▶ DATASET ROWS:

* start *

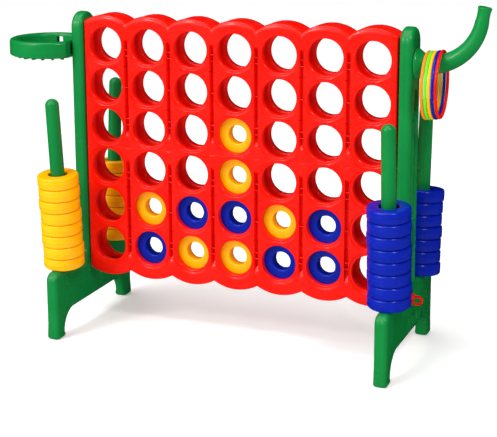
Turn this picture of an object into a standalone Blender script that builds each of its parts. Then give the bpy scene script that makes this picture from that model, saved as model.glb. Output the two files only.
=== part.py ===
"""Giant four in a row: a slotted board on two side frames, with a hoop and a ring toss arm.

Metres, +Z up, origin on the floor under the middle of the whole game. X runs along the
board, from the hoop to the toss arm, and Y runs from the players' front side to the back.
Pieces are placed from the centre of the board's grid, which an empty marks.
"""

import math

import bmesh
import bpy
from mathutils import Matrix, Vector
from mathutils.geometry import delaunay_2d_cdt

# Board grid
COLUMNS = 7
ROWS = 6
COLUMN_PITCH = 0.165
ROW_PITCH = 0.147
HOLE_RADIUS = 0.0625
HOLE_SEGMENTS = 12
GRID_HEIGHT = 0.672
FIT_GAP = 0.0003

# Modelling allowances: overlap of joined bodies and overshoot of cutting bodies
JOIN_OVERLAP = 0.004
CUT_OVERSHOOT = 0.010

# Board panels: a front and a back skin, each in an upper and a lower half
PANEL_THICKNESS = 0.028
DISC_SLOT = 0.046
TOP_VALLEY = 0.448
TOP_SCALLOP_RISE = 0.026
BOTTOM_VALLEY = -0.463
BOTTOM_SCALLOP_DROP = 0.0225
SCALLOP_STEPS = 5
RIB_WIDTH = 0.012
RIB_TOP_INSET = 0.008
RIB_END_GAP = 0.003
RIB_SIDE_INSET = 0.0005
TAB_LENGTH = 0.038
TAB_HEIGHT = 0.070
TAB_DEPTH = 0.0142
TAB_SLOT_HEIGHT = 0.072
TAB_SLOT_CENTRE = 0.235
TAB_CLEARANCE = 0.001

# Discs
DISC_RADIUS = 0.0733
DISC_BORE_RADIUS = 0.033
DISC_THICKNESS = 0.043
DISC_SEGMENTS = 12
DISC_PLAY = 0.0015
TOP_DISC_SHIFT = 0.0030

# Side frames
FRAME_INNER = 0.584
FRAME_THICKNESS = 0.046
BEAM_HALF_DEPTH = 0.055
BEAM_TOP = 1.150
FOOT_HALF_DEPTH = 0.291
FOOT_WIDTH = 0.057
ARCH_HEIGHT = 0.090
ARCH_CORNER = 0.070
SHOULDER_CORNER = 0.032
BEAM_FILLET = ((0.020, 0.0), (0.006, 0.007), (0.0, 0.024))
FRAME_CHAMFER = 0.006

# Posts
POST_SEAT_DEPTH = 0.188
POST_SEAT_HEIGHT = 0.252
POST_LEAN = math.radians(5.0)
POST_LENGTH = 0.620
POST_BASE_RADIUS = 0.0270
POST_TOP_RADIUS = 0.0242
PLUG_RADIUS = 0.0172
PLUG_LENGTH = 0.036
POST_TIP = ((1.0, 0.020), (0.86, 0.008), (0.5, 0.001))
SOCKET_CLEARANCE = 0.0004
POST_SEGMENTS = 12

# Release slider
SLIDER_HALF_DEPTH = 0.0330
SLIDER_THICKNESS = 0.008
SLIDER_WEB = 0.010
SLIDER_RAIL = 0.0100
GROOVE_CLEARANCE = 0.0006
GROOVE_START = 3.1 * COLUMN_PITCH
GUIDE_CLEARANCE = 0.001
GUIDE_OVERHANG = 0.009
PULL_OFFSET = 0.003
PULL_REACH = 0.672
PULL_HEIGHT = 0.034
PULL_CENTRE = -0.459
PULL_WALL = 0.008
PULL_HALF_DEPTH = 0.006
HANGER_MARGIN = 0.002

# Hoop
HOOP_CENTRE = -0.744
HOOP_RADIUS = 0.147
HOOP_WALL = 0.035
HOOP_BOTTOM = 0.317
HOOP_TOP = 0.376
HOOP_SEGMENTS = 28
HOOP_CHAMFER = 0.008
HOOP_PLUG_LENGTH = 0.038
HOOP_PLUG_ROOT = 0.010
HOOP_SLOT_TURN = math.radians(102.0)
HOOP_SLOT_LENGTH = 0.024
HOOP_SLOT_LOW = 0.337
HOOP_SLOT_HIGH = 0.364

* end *
* start *

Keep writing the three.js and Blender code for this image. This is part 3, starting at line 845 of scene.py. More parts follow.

* end *
* start *

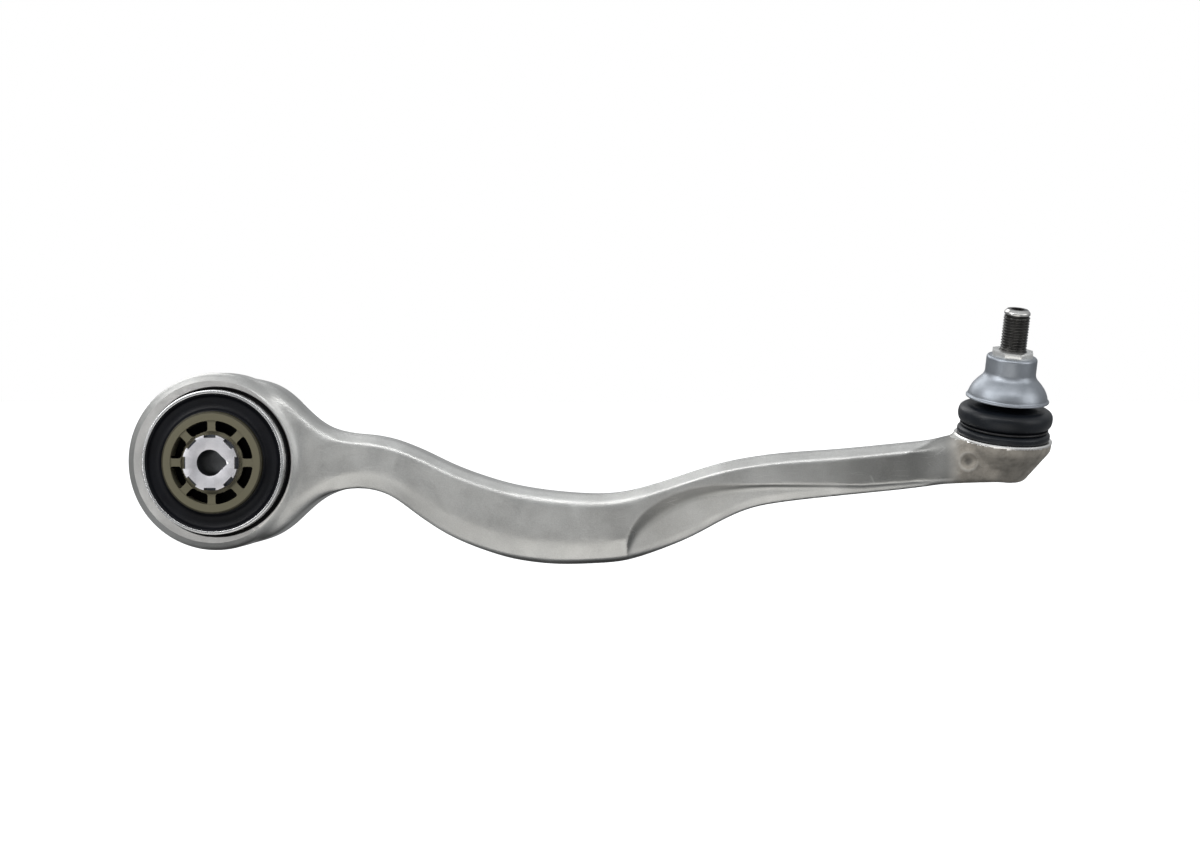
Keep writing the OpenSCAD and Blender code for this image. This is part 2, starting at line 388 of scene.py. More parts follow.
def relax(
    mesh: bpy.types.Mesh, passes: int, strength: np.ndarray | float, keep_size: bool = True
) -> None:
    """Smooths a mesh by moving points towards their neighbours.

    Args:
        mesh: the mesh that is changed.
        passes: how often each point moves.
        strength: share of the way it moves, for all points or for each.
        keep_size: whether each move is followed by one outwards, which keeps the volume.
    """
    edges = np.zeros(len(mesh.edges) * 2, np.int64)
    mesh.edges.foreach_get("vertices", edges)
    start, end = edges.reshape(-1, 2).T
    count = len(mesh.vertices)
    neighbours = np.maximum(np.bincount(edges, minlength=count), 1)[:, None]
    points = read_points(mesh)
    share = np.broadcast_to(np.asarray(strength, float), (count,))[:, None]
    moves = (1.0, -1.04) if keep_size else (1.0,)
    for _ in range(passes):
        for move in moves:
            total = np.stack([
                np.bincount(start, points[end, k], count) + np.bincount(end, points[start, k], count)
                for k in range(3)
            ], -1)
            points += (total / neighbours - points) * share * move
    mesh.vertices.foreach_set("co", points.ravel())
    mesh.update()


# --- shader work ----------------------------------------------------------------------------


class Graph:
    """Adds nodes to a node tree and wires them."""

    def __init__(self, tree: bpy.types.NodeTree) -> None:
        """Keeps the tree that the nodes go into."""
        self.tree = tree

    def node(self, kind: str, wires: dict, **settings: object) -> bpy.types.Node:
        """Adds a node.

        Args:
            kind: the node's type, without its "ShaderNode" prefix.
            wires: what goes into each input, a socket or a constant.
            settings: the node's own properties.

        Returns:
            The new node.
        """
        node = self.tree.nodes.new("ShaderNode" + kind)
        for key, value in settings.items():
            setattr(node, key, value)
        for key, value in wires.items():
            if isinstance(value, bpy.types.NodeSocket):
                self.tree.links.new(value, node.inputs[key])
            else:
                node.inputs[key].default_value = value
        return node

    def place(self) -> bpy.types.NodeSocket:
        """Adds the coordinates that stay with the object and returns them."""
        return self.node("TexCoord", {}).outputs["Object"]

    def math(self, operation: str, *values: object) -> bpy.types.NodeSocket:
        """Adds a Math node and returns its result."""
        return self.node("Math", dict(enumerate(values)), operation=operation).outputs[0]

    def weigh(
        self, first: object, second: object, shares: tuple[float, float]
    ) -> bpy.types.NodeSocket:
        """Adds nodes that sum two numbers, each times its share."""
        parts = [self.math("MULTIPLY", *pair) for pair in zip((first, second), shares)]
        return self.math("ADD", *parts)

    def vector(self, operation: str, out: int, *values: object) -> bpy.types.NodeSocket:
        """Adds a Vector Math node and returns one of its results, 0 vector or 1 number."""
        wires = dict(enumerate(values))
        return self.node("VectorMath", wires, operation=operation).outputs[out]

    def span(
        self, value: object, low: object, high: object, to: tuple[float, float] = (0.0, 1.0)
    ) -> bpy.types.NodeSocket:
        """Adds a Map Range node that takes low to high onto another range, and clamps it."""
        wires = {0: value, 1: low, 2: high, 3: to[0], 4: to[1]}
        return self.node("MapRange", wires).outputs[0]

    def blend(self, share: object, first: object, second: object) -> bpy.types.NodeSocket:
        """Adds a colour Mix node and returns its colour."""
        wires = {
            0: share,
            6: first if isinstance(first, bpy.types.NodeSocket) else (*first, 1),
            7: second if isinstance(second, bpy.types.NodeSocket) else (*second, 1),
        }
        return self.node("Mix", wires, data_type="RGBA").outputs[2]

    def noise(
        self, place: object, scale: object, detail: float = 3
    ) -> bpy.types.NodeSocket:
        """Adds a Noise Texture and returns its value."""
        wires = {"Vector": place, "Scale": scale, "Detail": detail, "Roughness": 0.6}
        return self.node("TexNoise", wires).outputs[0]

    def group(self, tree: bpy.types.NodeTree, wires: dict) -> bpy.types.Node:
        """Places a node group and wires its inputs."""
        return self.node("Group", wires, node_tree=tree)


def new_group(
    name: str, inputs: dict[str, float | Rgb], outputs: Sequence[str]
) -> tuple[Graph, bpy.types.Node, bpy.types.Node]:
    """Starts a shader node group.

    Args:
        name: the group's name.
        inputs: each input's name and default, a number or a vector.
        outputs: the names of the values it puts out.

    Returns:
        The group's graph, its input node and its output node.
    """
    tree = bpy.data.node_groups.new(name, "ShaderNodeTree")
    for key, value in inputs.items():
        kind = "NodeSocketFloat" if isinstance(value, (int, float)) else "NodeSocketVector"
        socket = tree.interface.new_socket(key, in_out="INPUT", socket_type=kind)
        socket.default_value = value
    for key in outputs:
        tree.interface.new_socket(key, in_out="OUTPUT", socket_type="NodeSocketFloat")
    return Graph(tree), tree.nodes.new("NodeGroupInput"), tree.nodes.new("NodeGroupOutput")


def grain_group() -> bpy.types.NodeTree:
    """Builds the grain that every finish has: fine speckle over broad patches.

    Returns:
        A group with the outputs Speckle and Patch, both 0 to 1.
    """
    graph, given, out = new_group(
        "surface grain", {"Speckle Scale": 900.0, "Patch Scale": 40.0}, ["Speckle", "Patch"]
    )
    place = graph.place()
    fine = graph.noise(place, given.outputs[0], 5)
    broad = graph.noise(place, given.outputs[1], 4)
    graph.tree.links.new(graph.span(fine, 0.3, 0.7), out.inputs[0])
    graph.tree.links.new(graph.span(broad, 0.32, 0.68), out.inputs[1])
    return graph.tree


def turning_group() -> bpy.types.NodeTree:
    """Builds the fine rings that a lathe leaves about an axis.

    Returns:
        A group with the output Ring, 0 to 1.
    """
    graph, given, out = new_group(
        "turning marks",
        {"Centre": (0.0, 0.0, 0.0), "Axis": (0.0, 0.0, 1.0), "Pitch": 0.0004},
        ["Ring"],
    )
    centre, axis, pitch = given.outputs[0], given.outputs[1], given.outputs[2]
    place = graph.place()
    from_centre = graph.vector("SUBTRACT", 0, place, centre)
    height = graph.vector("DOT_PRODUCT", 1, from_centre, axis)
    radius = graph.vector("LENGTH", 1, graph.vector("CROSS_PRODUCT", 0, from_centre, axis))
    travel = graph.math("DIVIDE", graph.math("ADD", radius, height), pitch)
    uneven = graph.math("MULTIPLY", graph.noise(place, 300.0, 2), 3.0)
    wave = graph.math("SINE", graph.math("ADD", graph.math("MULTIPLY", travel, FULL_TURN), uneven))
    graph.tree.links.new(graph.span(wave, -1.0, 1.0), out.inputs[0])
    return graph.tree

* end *

Extract and output the part that opens with the line containing "Keep writing the OpenSCAD" and closes with the line containing "towards their neighbours.", unchanged, ends included.

▶ FINAL RESULT:
Keep writing the OpenSCAD and Blender code for this image. This is part 2, starting at line 388 of scene.py. More parts follow.
def relax(
    mesh: bpy.types.Mesh, passes: int, strength: np.ndarray | float, keep_size: bool = True
) -> None:
    """Smooths a mesh by moving points towards their neighbours.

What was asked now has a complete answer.